S’il a choisi très délibérément ce sujet carthaginois, c’est que les communications de Carthage avec nous sont à peu près coupées, que Carthage figure dans l’antiquité classique comme un bloc isolé, un aérolithe étranger par sa civilisation à ce qui l’entoure, un type de cité singulier qui a disparu, semble-t-il, sans laisser quoi que ce soit dans le courant commun de la culture. De sorte que Flaubert prend ici un sujet qui soit étranger à la continuité humaine d’Occident, comme il avait pensé prendre dans Madame Bovary un sujet étranger à son courant intérieur, un sujet qui se tienne suspendu par lui-même, pur de toute attache d’actualité, et qu’on puisse traiter du point de vue unique du style. De là, le malentendu de Flaubert et du public qui s’en tient à la conception courante du roman historique. Faguet écrit encore, un demi-siècle après Salammbô :

« Dans Salammbô, il est question de la lutte contre Carthage et des mercenaires barbares qui se sont mis à sa solde et qui, trompés par elle, se sont irrités contre elle. Aucun parti ne nous passionne. Que Mathô ou Hannon triomphe, il ne nous importe. Férocité barbare, férocité punique, l’une contre l’autre, que celle-ci soit victorieuse ou celle-là, rien ne nous est plus étranger. On se surprend, en lisant Salammbô, à s’intéresser à ce dont il n’y est nullement question, c’est-à-dire à Rome. On se surprend à dire : Rome à la fin interviendra, et ce sera intéressant, parce que nous connaissons assez d’histoire pour savoir que la clef des destinées du monde est à Rome, et que, si Rome intervenait, le roman rentrerait dans les conditions du roman historique tel que nous le comprenons, tel qu’il faut qu’il soit pour nous prendre[1]. »

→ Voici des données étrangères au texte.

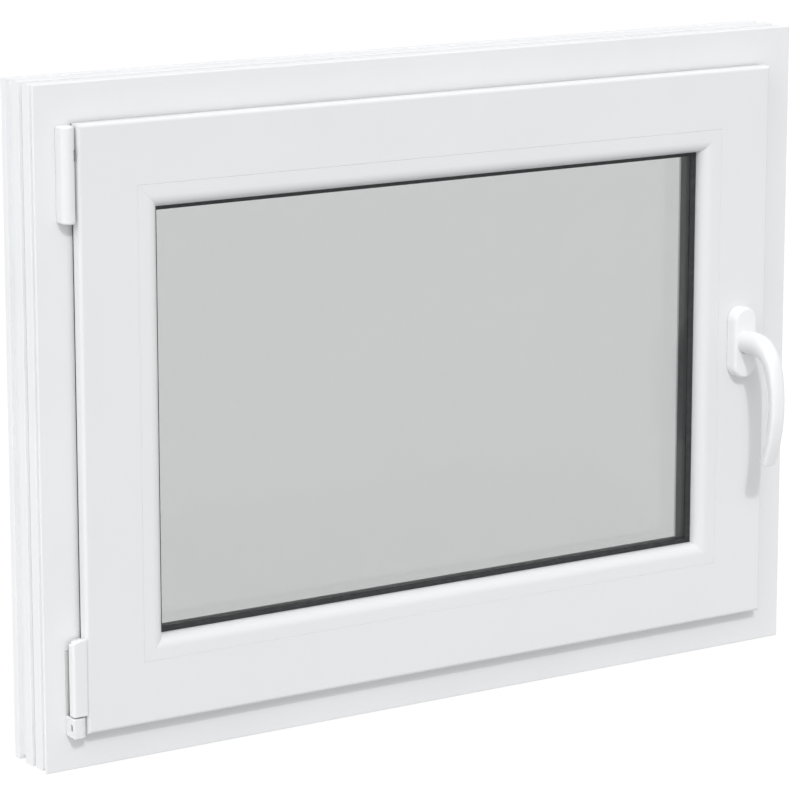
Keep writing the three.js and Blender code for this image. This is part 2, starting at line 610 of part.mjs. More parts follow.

Flaubert ne s’est nullement soucié de passionner son lecteur. Seulement le public est le public, et Faguet est ici du public, du gros public. Dans cette histoire de Salammbô qui ressemble à celle de Judith, il cherche un pauvre Holopherne à qui s’intéresser et sur qui verser sa larme. Edmond Texier en disait autant de Madame Bovary. Il regrette que Charles Bovary ne soit pas présenté comme un martyr du mariage,

  1. FAGUET, Gustave Flaubert, p. 49.